[start of Information supplied]
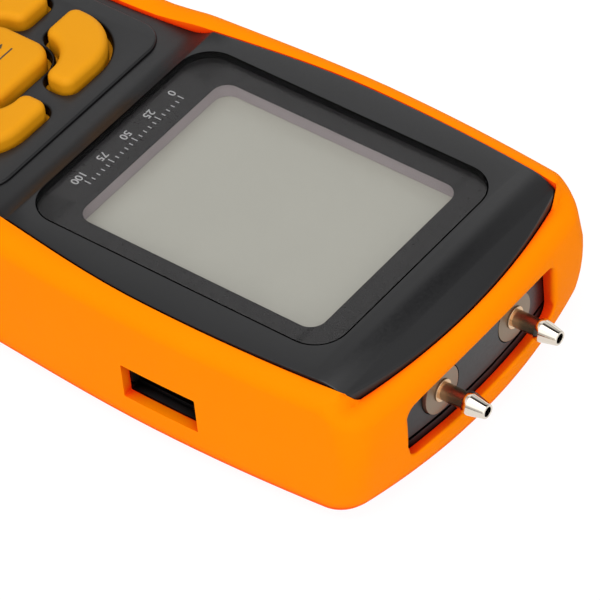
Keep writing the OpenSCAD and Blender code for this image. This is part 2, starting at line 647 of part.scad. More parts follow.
module screw(r, head_r, head_t, length) {
    cylinder(h = length, r = r);
    translate([0, 0, -head_t]) difference() {
        cylinder(h = head_t, r = head_r);
        translate([0, 0, -cut]) for (a = [0, 90]) rotate(a) box([head_r, head_r / 4, head_t], [0, 0, cut]);
    }
}
module case_screws() color("silver") for (p = case_bosses)
    translate([p.x, p.y, casing_base + head_recess + screw_head_t])
        screw(screw_r, screw_head_r, screw_head_t, part_z - casing_base - head_recess - screw_head_t + screw_grip);
module board_screws() color("silver") {
    for (p = board_bosses) translate([p.x, p.y, board_under - touch])
        screw(small_screw_r, small_head_r, small_head_t, board_t + small_grip - touch);
    for (s = [-1, 1]) translate([sub_x - sub_w + sub_screw_in, side_win_y + s * (sub_len / 2 - sub_screw_in), sub_z + touch])
        rotate([180, 0, 0]) screw(small_screw_r, small_head_r, small_head_t, sub_t + small_grip - touch);
}

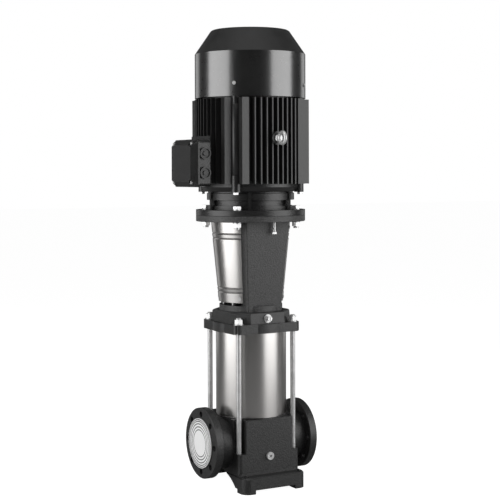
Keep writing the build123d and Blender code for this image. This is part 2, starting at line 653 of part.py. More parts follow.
def motor_stool():
    stool = rod(STOOL_RING_R, STOOL_BOTTOM_Z, STOOL_BOTTOM_Z + STOOL_RING)
    wall = stool_wall()
    stool += wall + mirror(wall, about=Plane.XZ) + guard_landings()
    flange = rod(MOTOR_FLANGE_OD / 2, STOOL_FLANGE_Z, PLATE_Z)
    stool += chamfer(flange.edges().filter_by(GeomType.CIRCLE), 1.5)
    stool -= rod(SEAL_BORE / 2 + 14, STOOL_BOTTOM_Z - 1, STOOL_BOTTOM_Z + STOOL_RING + 1)
    stool -= rod(MOTOR_SPIGOT_OD / 2 + SEAT, PLATE_Z - MOTOR_SPIGOT - 1, PLATE_Z + 1)
    stool -= rod(STOOL_HEAD_HALF - 10, STOOL_FLANGE_Z - 1, PLATE_Z)
    for angle in DIAGONALS:
        x, y = polar(MOTOR_PCD / 2, angle)
        stool -= rod(MOTOR_HOLE / 2, STOOL_FLANGE_Z - 1, PLATE_Z + 1, x, y)
    for angle in STOOL_SCREW_ANGLES:
        x, y = polar(STOOL_SCREW_R, angle)
        stool -= rod(STOOL_SCREW / 2, STOOL_BOTTOM_Z - 1, STOOL_BOTTOM_Z + STOOL_RING + 1, x, y)
    stool -= rod(JACK_R, STOOL_FLANGE_Z - 1, STOOL_FLANGE_Z + 14, JACK_X, JACK_Y)
    for side in (-1, 1):
        stool -= guard_sheet(side)
        for height in GUARD_SCREW_HEIGHTS:
            for across in (-1, 1):
                place = guard_screw_place(side, across, height)
                stool -= place * Cylinder(GUARD_SCREW / 2, 14, align=(Align.CENTER, Align.CENTER, Align.MAX))
    return stool


def stool_screws():
    """Four socket screws that hold the stool to the pump head."""
    ring_top = STOOL_BOTTOM_Z + STOOL_RING
    screw = rod(STOOL_SCREW / 2, HEAD_TOP_Z - 20, ring_top + 1) + rod(8, ring_top, ring_top + 9)
    screw -= Pos(0, 0, ring_top + 4) * extrude(RegularPolygon(4.5, 6), amount=6)
    return group([Pos(*polar(STOOL_SCREW_R, angle), 0) * screw for angle in STOOL_SCREW_ANGLES])


def jacking_screw():
    """The screw that stands down from the stool's flange, used to lift the motor off its spigot."""
    shank = rod(JACK_R, STOOL_FLANGE_Z - 32, STOOL_FLANGE_Z + 12)
    return Pos(JACK_X, JACK_Y, 0) * (shank + hexagon(13, STOOL_FLANGE_Z - 38, 6.5))


# ---- Coupling guards ---------------------------------------------------------------------------


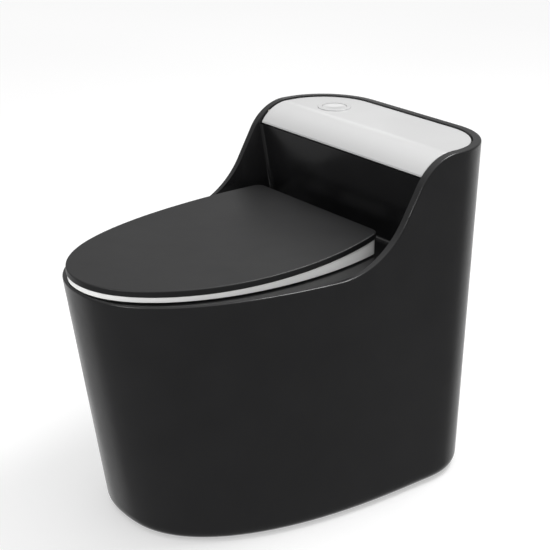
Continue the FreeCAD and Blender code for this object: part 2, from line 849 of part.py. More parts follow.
def bumper_column(x, y):
    return upright(x, y, lid_bumper_r, rim_height, rim_height + tall)


def make_hinge_post(side):
    x = side * hinge_spread
    base = upright(x, hinge_y, post_base_r, rim_height, rim_height + post_base_height)
    block = box(x - post_half_width, x + post_half_width, hinge_y - post_r, hinge_y + post_r, rim_height, hinge_z)
    block = block.common(upright(x, hinge_y, post_r * post_corner_share, rim_height, hinge_z))
    top = across_hinge(post_r, x - post_half_width, x + post_half_width)
    solid = base.fuse([block, top]).removeSplitter()
    reach = 2 * post_half_width
    solid = solid.cut(across_hinge(hinge_pin_r + running_clearance, x - reach, x + reach))
    return solid.cut(upright(x, hinge_y, stud_r, rim_height - 1, rim_height + stud_in_post))


def make_hinge_pin(side):
    x = side * hinge_spread
    reach = notch_half_width + pin_engagement
    return across_hinge(hinge_pin_r, x - reach, x + reach)


def make_damper(side):
    start = side * (hinge_spread - notch_half_width - pin_engagement - 2 * rest_gap)
    end = start - side * damper_length
    return across_hinge(damper_r, start, end)


def make_stud(side):
    top = rim_height + stud_in_post
    return upright(side * hinge_spread, hinge_y, stud_r, top - stud_length, top)


def make_washer(side):
    low = deck_under - washer_thickness
    return tube(side * hinge_spread, hinge_y, washer_r, stud_r + thread_gap, low, deck_under)


def make_wing_nut(side):
    x = side * hinge_spread
    top = deck_under - washer_thickness
    low = top - wing_nut_height
    core = upright(x, hinge_y, wing_nut_r, low, top)
    half = wing_thickness / 2
    wings = box(x - wing_reach, x + wing_reach, hinge_y - half, hinge_y + half, low - wing_drop, top - wing_drop / 2)
    nut = core.fuse(wings).removeSplitter()
    return nut.cut(upright(x, hinge_y, stud_r + thread_gap, low - wing_drop - 1, top + 1))


# ---- cistern lid and button
def make_cistern_lid():
    solid = side_prism(cistern_lid_outline(), far)
    solid = solid.common(inner_form(lid_side_gap))
    top_edges = [e for e in solid.Edges if is_cistern_lid_rim(e)]
    solid = solid.makeFillet(cistern_lid_rounding, top_edges)
    return solid.cut(upright(button_x, button_y, bezel_sleeve_r + button_gap, 0, far))


def is_cistern_lid_rim(edge):
    """True for the lid's upper edges at the sides and the rear; its thin front edge stays crisp."""
    ends = [v.Point for v in edge.Vertexes]
    centre_z = lid_top_z - cistern_lid_bend_r
    for p in ends:
        if p.y >= cistern_lid_bend_y - same:
            on_top = abs(p.z - lid_top_z) < same
        else:
            reach = math.hypot(p.y - cistern_lid_bend_y, p.z - centre_z)
            on_top = abs(reach - cistern_lid_bend_r) < 0.05
        if not on_top:
            return False
    return abs(ends[0].y - ends[-1].y) > same or ends[0].y > half_length - rear_corner_r


def make_pads():
    side_x = top_half_width - lip_width - ledge_width / 2 - lid_side_gap / 2
    rear_y = half_length - lip_width - ledge_width / 2
    places = [(side * side_x, cistern_lid_bend_y + pad_r + rest_gap) for side in both]
    places += [(side * side_x / 3, rear_y) for side in both]
    return [upright(x, y, pad_r, ledge_z, lid_under_z - rest_gap) for x, y in places]


def make_bezel():
    flange = upright(button_x, button_y, bezel_r, lid_top_z, overall_height)
    sleeve = upright(button_x, button_y, bezel_sleeve_r, lid_top_z - bezel_depth, lid_top_z)
    solid = flange.fuse(sleeve).removeSplitter()
    top_edge = [e for e in solid.Edges if is_circle(e, bezel_r, overall_height)]
    solid = solid.makeFillet(bezel_rounding, top_edge)
    return solid.cut(upright(button_x, button_y, button_r + button_gap, 0, far))


def is_circle(edge, r, z):
    b = edge.BoundBox
    return abs(b.ZMin - z) < same and abs(b.ZMax - z) < same and abs(b.XLength - 2 * r) < 0.1


def make_ring_nut():
    low = lid_under_z - ring_nut_height
    hole_r = bezel_sleeve_r + thread_gap
    return tube(button_x, button_y, bezel_sleeve_r + ring_nut_width, hole_r, low, lid_under_z)


def make_push_button():
    solid = upright(button_x, button_y, button_r, button_top - button_height, button_top)
    rim = [e for e in solid.Edges if is_circle(e, button_r, button_top)]
    return solid.makeFillet(button_rounding, rim)


def make_push_rod():
    tip_end = lever_z + lever_thickness / 2 + rod_to_lever
    shoulder = tip_end + rod_tip_length
    shaft = upright(button_x, button_y, rod_r, shoulder, button_top - button_height)
    tip = upright(button_x, button_y, rod_tip_r, tip_end, shoulder)
    return shaft.fuse(tip).removeSplitter()


# ---- flush valve
def screw_holes(r, z0, z1):
    columns = [upright(x, y, r, z0, z1) for x, y in screw_places()]
    return columns[0].fuse(columns[1:])


def make_valve_gasket():
    ring = tube(valve_x, valve_y, valve_flange_r, valve_spigot_r + thread_gap, floor_slab_top, valve_base_z)
    return ring.cut(screw_holes(screw_r + rest_gap, slab_under, valve_seat_z))


def make_valve_body():
    cage_r = valve_spigot_r + cage_wall
    flange = upright(valve_x, valve_y, valve_flange_r, valve_base_z, valve_seat_z)
    spigot = upright(valve_x, valve_y, valve_spigot_r, valve_base_z - valve_spigot_length, valve_seat_z)
    cage = upright(valve_x, valve_y, cage_r, valve_seat_z, cage_top)
    solid = flange.fuse([spigot, cage]).removeSplitter()
    solid = solid.cut(upright(valve_x, valve_y, valve_spigot_r, valve_seat_z, cage_top - cage_top_thickness))
    solid = solid.cut(upright(valve_x, valve_y, valve_spigot_r - valve_spigot_wall, 0, valve_seat_z + 1))
    solid = solid.cut(upright(valve_x, valve_y, lift_tube_r + 1, valve_seat_z, far))
    low = valve_seat_z + 2 * cage_wall
    across = window_half_width
    along = cage_r + beyond
    for x, y in ((along, across), (across, along)):
        window = box(valve_x - x, valve_x + x, valve_y - y, valve_y + y, low, low + window_height)
        solid = solid.cut(window)
    for side in both:
        near = valve_y + side * (lever_half_width + knuckle_gap / 2)
        ear_y = sorted((near, near + side * ear_width))
        ear_x = lever_pivot_x - ear_half_length, lever_pivot_x + ear_half_length
        ear = box(ear_x[0], ear_x[1], ear_y[0], ear_y[1], cage_top, lever_z + ear_half_length)
        solid = solid.fuse(ear)
    solid = solid.cut(lever_pin(lever_pin_r + running_clearance, beyond))
    solid = solid.cut(screw_holes(screw_r + rest_gap, valve_base_z - 1, valve_seat_z + 1))
    return solid.cut(screw_holes(screw_head_r + rest_gap, valve_seat_z, valve_seat_z + 2 * screw_head_height))


def lever_pin(r, reach):
    return rod(r, Vector(lever_pivot_x, valve_y - reach, lever_z), Vector(lever_pivot_x, valve_y + reach, lever_z))


def make_valve_screws():
    screws = []
    for x, y in screw_places():
        shaft = upright(x, y, screw_r, slab_under + 3, valve_seat_z)
        head = upright(x, y, screw_head_r, valve_seat_z, valve_seat_z + screw_head_height)
        screws.append(shaft.fuse(head).removeSplitter())
    return screws


def make_flush_lever():
    """Rocking lever: the button's rod presses one end, a fork at the other lifts the tube."""
    low = lever_z - lever_thickness / 2
    high = lever_z + lever_thickness / 2
    prong_in = lift_tube_r + prong_gap
    prong_out = prong_in + prong_width
    half = lever_half_width
    arm_end = lever_pivot_x + fork_start + fork_overlap
    bar_start = lever_pivot_x + fork_start
    bar_end = bar_start + fork_bar
    arm = box(lever_pivot_x - rod_arm - lever_end, arm_end, valve_y - half, valve_y + half, low, high)
    cross = box(bar_start, bar_end, valve_y - prong_out, valve_y + prong_out, low, high)
    solid = arm.fuse(cross)
    for side in both:
        prong_y = sorted((valve_y + side * prong_in, valve_y + side * prong_out))
        prong = box(bar_end - fork_overlap, valve_x + fork_start, prong_y[0], prong_y[1], low, high)
        solid = solid.fuse(prong)
    solid = solid.fuse(lever_pin(lever_hub_r, half)).removeSplitter()
    return solid.cut(lever_pin(lever_pin_r + running_clearance, beyond))


def make_lift_tube():
    top = lever_z + lift_tube_above_lever
    collar_z = lever_z + lever_thickness / 2 + rest_gap
    solid = upright(valve_x, valve_y, lift_tube_r, valve_base_z + 2, top)
    collar = upright(valve_x, valve_y, lift_tube_r + collar_width, collar_z, collar_z + collar_height)
    solid = solid.fuse(collar).removeSplitter()
    return solid.cut(upright(valve_x, valve_y, lift_tube_r - lift_tube_wall, 0, far))


def make_flush_seal():
    low = valve_seat_z + rest_gap
    return tube(valve_x, valve_y, valve_spigot_r - 1, lift_tube_r + running_clearance, low, low + seal_thickness)


# ---- fill valve
def make_fill_valve_body():
    stop_z = float_bottom - rest_gap
    neck_end = slab_under - fill_nut_height
    shank = upright(fill_x, fill_y, shank_r, neck_end - inlet_length, fill_base_z)
    neck = upright(fill_x, fill_y, neck_r, neck_end, fill_base_z)
    flange = upright(fill_x, fill_y, fill_flange_r, fill_base_z, fill_base_z + fill_flange_height)
    column = upright(fill_x, fill_y, column_r, fill_base_z, column_top)
    stop = upright(fill_x, fill_y, column_r + stop_width, stop_z - stop_height, stop_z)
    solid = shank.fuse([neck, flange, column, stop]).removeSplitter()
    return solid.cut(upright(fill_x, fill_y, shank_bore_r, 0, column_top - column_end))


def make_fill_valve_cap():
    top = column_top + cap_height
    solid = upright(fill_x, fill_y, cap_r, column_top, top)
    top_edge = [e for e in solid.Edges if is_circle(e, cap_r, top)]
    return solid.makeFillet(cap_rounding, top_edge)


def make_fill_valve_float():
    inner_r = column_r + float_gap
    return tube(fill_x, fill_y, inner_r + float_width, inner_r, float_bottom, float_bottom + float_height)


def make_fill_valve_gasket():
    return tube(fill_x, fill_y, fill_flange_r + fill_gasket_overhang, neck_r + thread_gap, floor_slab_top, fill_base_z)


def make_fill_valve_nut():
    corners = []
    for turn in range(0, 361, 60):
        angle = math.radians(turn)
        reach = neck_r + fill_nut_width
        place = Vector(fill_x + reach * math.cos(angle), fill_y + reach * math.sin(angle), slab_under)
        corners.append(place)
    solid = Part.Face(Part.makePolygon(corners)).extrude(Vector(0, 0, -fill_nut_height))
    return solid.cut(upright(fill_x, fill_y, neck_r + thread_gap, 0, far))


def make_outlet_gasket():
    inner_r = passage_r + passage_wall + rest_gap
    return tube(0, outlet_y, inner_r + outlet_seal_width, inner_r, 0, outlet_seal_height)


export("outer_shell", make_outer_shell())
export("bowl", make_bowl())
export("trapway", make_trapway())
export("flush_channel", make_flush_channel())
export("cistern_floor", make_cistern_floor())
export("seat_ring", make_seat_ring())
bumpers = [upright(x, y, seat_bumper_r, rim_height + rest_gap, seat_bottom) for x, y in seat_bumper_places()]
export("seat_bumpers", *bumpers)
export("seat_lid", make_seat_lid())
bumper_sheet = sheet(seat_top + rest_gap, lid_bottom + lid_bumper_recess)
export("lid_bumpers", *[bumper_column(x, y).common(bumper_sheet) for x, y in lid_bumper_places()])
export("hinge_posts", *[make_hinge_post(side) for side in both])
export("hinge_pins", *[make_hinge_pin(side) for side in both])
export("soft_close_dampers", *[make_damper(side) for side in both])
export("seat_studs", *[make_stud(side) for side in both])
export("seat_washers", *[make_washer(side) for side in both])
export("seat_wing_nuts", *[make_wing_nut(side) for side in both])
export("cistern_lid", make_cistern_lid())
export("cistern_lid_pads", *make_pads())
export("button_bezel", make_bezel())
export("button_ring_nut", make_ring_nut())
export("push_button", make_push_button())
export("push_rod", make_push_rod())
export("flush_valve_gasket", make_valve_gasket())
export("flush_valve_body", make_valve_body())
export("flush_valve_screws", *make_valve_screws())
export("flush_lever", make_flush_lever())
export("flush_lever_pin", lever_pin(lever_pin_r, lever_half_width + ear_width + knuckle_gap / 2))
export("lift_tube", make_lift_tube())
export("flush_seal", make_flush_seal())
export("fill_valve_body", make_fill_valve_body())
export("fill_valve_cap", make_fill_valve_cap())
export("fill_valve_float", make_fill_valve_float())
export("fill_valve_gasket", make_fill_valve_gasket())
export("fill_valve_nut", make_fill_valve_nut())
export("outlet_gasket", make_outlet_gasket())
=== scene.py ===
import math

import bmesh
import bpy
import numpy as np
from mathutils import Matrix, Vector


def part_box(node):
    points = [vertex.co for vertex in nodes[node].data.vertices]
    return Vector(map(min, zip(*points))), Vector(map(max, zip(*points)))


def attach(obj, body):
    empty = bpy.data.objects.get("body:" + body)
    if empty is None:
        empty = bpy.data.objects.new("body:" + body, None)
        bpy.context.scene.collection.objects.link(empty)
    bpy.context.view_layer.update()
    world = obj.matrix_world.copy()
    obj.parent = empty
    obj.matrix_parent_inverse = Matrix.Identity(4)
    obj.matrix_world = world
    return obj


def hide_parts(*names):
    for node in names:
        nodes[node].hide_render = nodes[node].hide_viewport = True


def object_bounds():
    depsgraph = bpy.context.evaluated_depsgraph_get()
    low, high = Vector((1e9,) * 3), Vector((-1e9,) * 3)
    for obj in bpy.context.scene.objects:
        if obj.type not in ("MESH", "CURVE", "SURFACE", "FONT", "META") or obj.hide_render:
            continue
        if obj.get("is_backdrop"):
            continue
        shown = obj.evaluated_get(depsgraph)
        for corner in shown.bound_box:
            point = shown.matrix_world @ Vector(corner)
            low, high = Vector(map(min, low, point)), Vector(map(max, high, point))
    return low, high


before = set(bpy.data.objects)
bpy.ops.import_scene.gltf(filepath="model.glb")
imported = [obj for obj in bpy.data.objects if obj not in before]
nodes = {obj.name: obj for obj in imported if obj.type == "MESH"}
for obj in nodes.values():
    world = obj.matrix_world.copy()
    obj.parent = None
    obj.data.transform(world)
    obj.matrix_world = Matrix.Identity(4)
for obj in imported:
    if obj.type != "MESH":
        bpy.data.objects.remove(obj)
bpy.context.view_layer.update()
scene = bpy.context.scene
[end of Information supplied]
Written problem: Repeat the lines from the one containing "in imported if" through the end of the listing, exactly and without any other lines; both ends are included.

Output:
nodes = {obj.name: obj for obj in imported if obj.type == "MESH"}
for obj in nodes.values():
    world = obj.matrix_world.copy()
    obj.parent = None
    obj.data.transform(world)
    obj.matrix_world = Matrix.Identity(4)
for obj in imported:
    if obj.type != "MESH":
        bpy.data.objects.remove(obj)
bpy.context.view_layer.update()
scene = bpy.context.scene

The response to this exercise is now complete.